## Set exercise
Return, unaltered, every line from the beginning of the material below up to and including the one with "with softened rims.".

## Provided data
*****
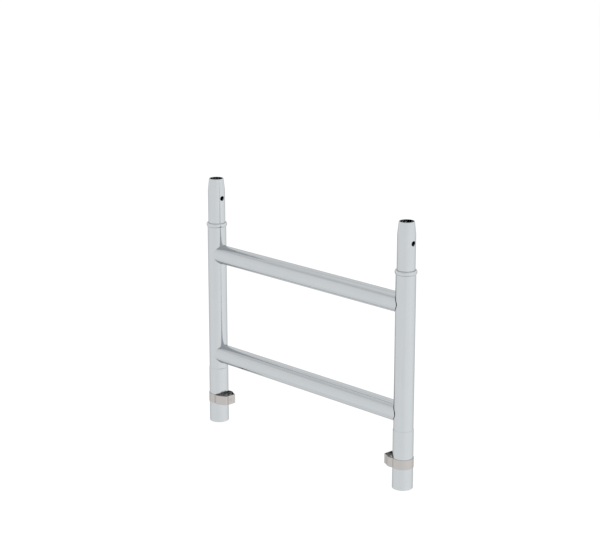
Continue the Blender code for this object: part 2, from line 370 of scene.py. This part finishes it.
def add_hole(bm, near_edge, far_edge, height, radius, near, far, facing=1, grain=Vector):
    """Fill the windows in a wall's two faces with a round hole along X, with softened rims.

    near and far give the X of the two faces at a distance across from the hole's axis. facing is 1, or -1
    for a wall on the side towards -X. grain gives a new vertex's grain from its place.
    """
    angles = [math.atan2(vert.co.z - height, vert.co.y) for vert in near_edge]

    def loop(reach, face, depth):
        places = []
        for angle in angles:
            across = reach * math.cos(angle)
            places.append((facing * (face(across) - depth), across, height + reach * math.sin(angle)))
        return [add_vert(bm, place, grain(place)) for place in places]

    def rim(face, way):
        loops = [loop(radius + RIM_ROUND + RIM_COLLAR, face, 0)]
        for i in range(RIM_STEPS + 1):
            turn = math.pi / 2 * i / RIM_STEPS
            reach = radius + RIM_ROUND * (1 - math.sin(turn))
            loops.append(loop(reach, face, way * RIM_ROUND * (1 - math.cos(turn))))
        return loops

    loops = [near_edge, *rim(near, 1), *reversed(rim(far, -1)), far_edge]
    for before, after in zip(loops, loops[1:]):
        bridge(bm, before, after)


def nearest(points, x, y):
    """The number of the point that is nearest to a place."""
    return min(range(len(points)), key=lambda i: (points[i] - Vector((x, y))).length)


def window_rows(radius, height, half_size, upwards):
    """Outline points of a straight wall, one for each row of a hole's window."""
    way = 1 if upwards else -1
    rows = range(-WINDOW_STEPS, WINDOW_STEPS + 1)
    return [(radius, height + way * half_size * row / WINDOW_STEPS, 0) for row in rows]


def tube_with_holes(outline, outer, inner, height, radius, half_size, facings):
    """A turned tube with round holes along X through its wall at one height."""
    bm = new_mesh()
    rings = turned_rings(bm, outline, TUBE_STEPS)
    outer_rows = tuple(nearest(outline, outer, height + end * half_size) for end in (-1, 1))
    inner_rows = tuple(nearest(outline, inner, height + end * half_size) for end in (-1, 1))
    windows = []
    for facing in facings:
        centre = 0 if facing > 0 else TUBE_STEPS // 2
        columns = (centre - WINDOW_STEPS, centre + WINDOW_STEPS)
        windows += [(outer_rows, columns), (inner_rows, columns)]
        add_hole(
            bm,
            window_edge(rings, outer_rows, columns),
            window_edge(rings, inner_rows, columns),
            height,
            radius,
            near=lambda across: math.sqrt(outer**2 - across**2),
            far=lambda across: math.sqrt(inner**2 - across**2),
            facing=facing,
        )
    skin(bm, rings, closed=True, windows=windows)
    return bm


def upright_mesh():
    """Tube with an expanded socket below, and the lock pin's hole through the side that the nose faces."""
    cone_top = SOCKET_DEPTH + SOCKET_CONE
    half_size = SOCKET_RADIUS * WINDOW_SINE
    outline = rounded(
        [
            (SOCKET_BORE, 0, EDGE_ROUND),
            (SOCKET_RADIUS, 0, EDGE_ROUND),
            *window_rows(SOCKET_RADIUS, LOCK_Z, half_size, upwards=True),
            (SOCKET_RADIUS, SOCKET_DEPTH, CONE_BEND),
            (TUBE_RADIUS, cone_top, CONE_BEND),
            (TUBE_RADIUS, UPRIGHT_TOP, EDGE_ROUND),
            (TUBE_BORE, UPRIGHT_TOP, EDGE_ROUND),
            (TUBE_BORE, cone_top, CONE_BEND),
            (SOCKET_BORE, SOCKET_DEPTH, CONE_BEND),
            *window_rows(SOCKET_BORE, LOCK_Z, half_size, upwards=False),
        ],
        closed=True,
    )
    return tube_with_holes(outline, SOCKET_RADIUS, SOCKET_BORE, LOCK_Z, SOCKET_HOLE, half_size, facings=(1,))


def spigot_mesh():
    """Insert, rolled bead, and tapered spigot with a cross hole through both walls."""
    hole_z = SEAT_Z + LOCK_Z
    taper = SPIGOT_TOP - SPIGOT_TAPER
    bead_foot = SEAT_Z - BEAD_HEIGHT
    swell = BEAD_RADIUS - BEAD_LAND
    bead = [
        (BEAD_LAND + swell * math.cos(a), bead_foot + BEAD_HEIGHT * (1 + math.sin(a)) / 2, 0)
        for a in (math.pi * (i / BEAD_STEPS - 0.5) for i in range(BEAD_STEPS + 1))
    ]
    half_size = SPIGOT_RADIUS * WINDOW_SINE
    outline = rounded(
        [
            (SPIGOT_BORE, INSERT_END, EDGE_ROUND),
            (INSERT_RADIUS, INSERT_END, EDGE_ROUND),
            (INSERT_RADIUS, bead_foot, 0),
            *bead,
            (SPIGOT_RADIUS, SEAT_Z, SEAT_BEND),
            *window_rows(SPIGOT_RADIUS, hole_z, half_size, upwards=True),
            (SPIGOT_RADIUS, taper, TAPER_BEND),
            (SPIGOT_TIP_RADIUS, SPIGOT_TOP, LIP_ROUND),
            (SPIGOT_TIP_BORE, SPIGOT_TOP, LIP_INNER_ROUND),
            (SPIGOT_BORE, taper, TAPER_BEND),
            *window_rows(SPIGOT_BORE, hole_z, half_size, upwards=False),
        ],
        closed=True,
    )
    return tube_with_holes(
        outline, SPIGOT_RADIUS, SPIGOT_BORE, hole_z, SPIGOT_HOLE, half_size, facings=(1, -1)
    )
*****
## Answer in full
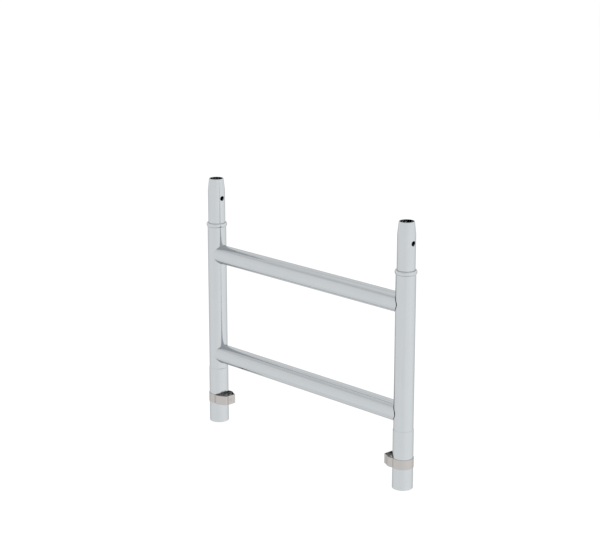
Continue the Blender code for this object: part 2, from line 370 of scene.py. This part finishes it.
def add_hole(bm, near_edge, far_edge, height, radius, near, far, facing=1, grain=Vector):
    """Fill the windows in a wall's two faces with a round hole along X, with softened rims.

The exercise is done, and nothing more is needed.